Daube of Venison with Quince and Chestnuts

Chris Galvin started in a small neighbourhood restaurant as a pot washer for Antony Worrall-Thompson, with his brother Jeff starting his career at The Savoy Hotel as a young Commis Chef. Since teaming up together in 2005, they haven’t looked back.  Galvin at The Athenaeum is a top London restaurant and the brothers have now stepped away from their trademark French-inspired menus in favour of championing Britain’s delicious homegrown produce and supporting independent farmers across the UK.  We are lucky to have this delicious Daube of Venison with Quince and Chestnuts for you to try at home.


Serves 4

  • 5kg shoulder of venison, sinew removed
  • 500ml red wine
  • 250ml port
  • 2 large carrots, cut into 6cm pieces
  • 2 onions, each cut in half
  • 1 stick celery, chopped
  • 3 garlic cloves, chopped
  • 3 juniper berries
  • 3 white peppercorns
  • 1/2 cinnamon stick
  • 1 sprig of thyme
  • 2 bay leaves
  • 1 sprig of rosemary
  • 75ml olive oil
  • 100g plain flour, seasoned with salt and pepper
  • 1 tablespoon tomato purée
  • 2 litres Brown Chicken Stock
  • 50g trompette mushrooms
  • 10g Clarified Butter
  • 12 chestnuts, roasted and skinned
  • sea salt and freshly ground white pepper
  • chopped fresh parsley, to garnish

For the quince

  • 100g caster sugar
  • 200ml water
  • 1 lemon
  • 1 quince


  • Put the venison, wine, port, vegetables, garlic and spices together in a non metallic dish.
  • Tie the thyme, bay and rosemary together with string and add to the dish.
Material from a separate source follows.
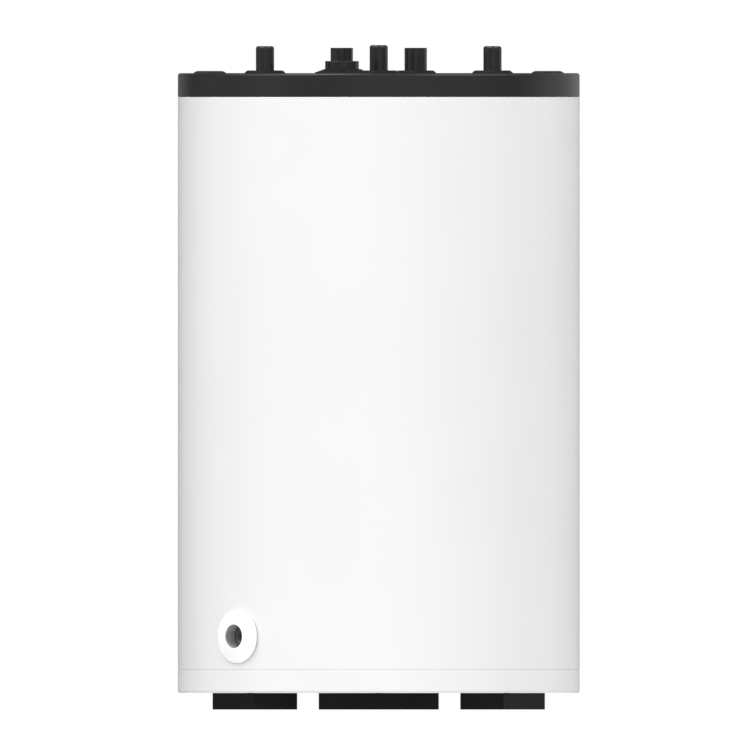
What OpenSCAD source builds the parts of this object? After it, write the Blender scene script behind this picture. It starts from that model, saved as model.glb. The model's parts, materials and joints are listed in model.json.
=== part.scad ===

Cover and leave to marinate in the fridge for 24 hours.
  • Drain the meat, vegetables, spices and herbs, reserving the meat, vegetables and marinating liquor separately.
  • Pour half the olive oil into a heavy-based ovenproof pan and heat until almost smoking, then add the reserved vegetables and cook until caramelised.
  • Dust the venison in the seasoned flour, add a little more olive oil to the pan and seal the meat all over. Stir in the tomato purée and allow it to cook a little with the meat.
  • Remove the meat to a colander to drain, carefully pour the red wine and port from the marinade into the pan and cook until reduced a little, then add the chicken stock and return to the boil.
  • Skim off any excess fat or scum that rises to the surface, add a little salt to taste and then return the venison to the pan.
  • Cover the pan with a lid, transfer it to an oven preheated to 110°C/Gas Mark ¼ and cook for 2 ½ –3 hours or until the venison is tender.
  • Meanwhile, cook the quince. Put the sugar and water in a pan and bring to the boil, stirring to dissolve the sugar. Boil for 2 minutes, then remove from the heat. Juice the lemon into a small bowl. Peel the quince and place it in the lemon juice, tossing to prevent discoloration.
  • Cut the quince into quarters lengthwise, remove the core and seeds, then cut each quarter length wise into 3 to create 12 wedges.
  • Add the quince wedges and lemon juice to the sugar syrup and bring to the boil, then cover the mixture with a cartouche (a circle of greaseproof paper) and reduce the heat to a simmer.
  • Poach the quince for 6 minutes or until tender. Remove from the heat and set aside.
  • Remove the venison from the oven and leave to cool. Take the venison out of the pan and divide into 4 pieces. If the sauce is too thin, boil until slightly reduced and thickened, then pass through a fine sieve back over the meat.
  • Just before serving, gently reheat the meat and sauce together. Heat the clarified butter in a pan, add the trompette mushrooms and toss for1 minute, then season and drain on kitchen paper. Keep the mushrooms warm.
  • Reheat the quince if necessary and then remove from the syrup with a slotted spoon. Put the chestnuts in an oven preheated to 180°C/Gas Mark 4 for 1 minute to heat through.
  • To serve, put the venison on 4 serving plates, then scatter over the mushrooms, chestnuts and quince. Spoon over the sauce and garnish with a sprinkling of parsley.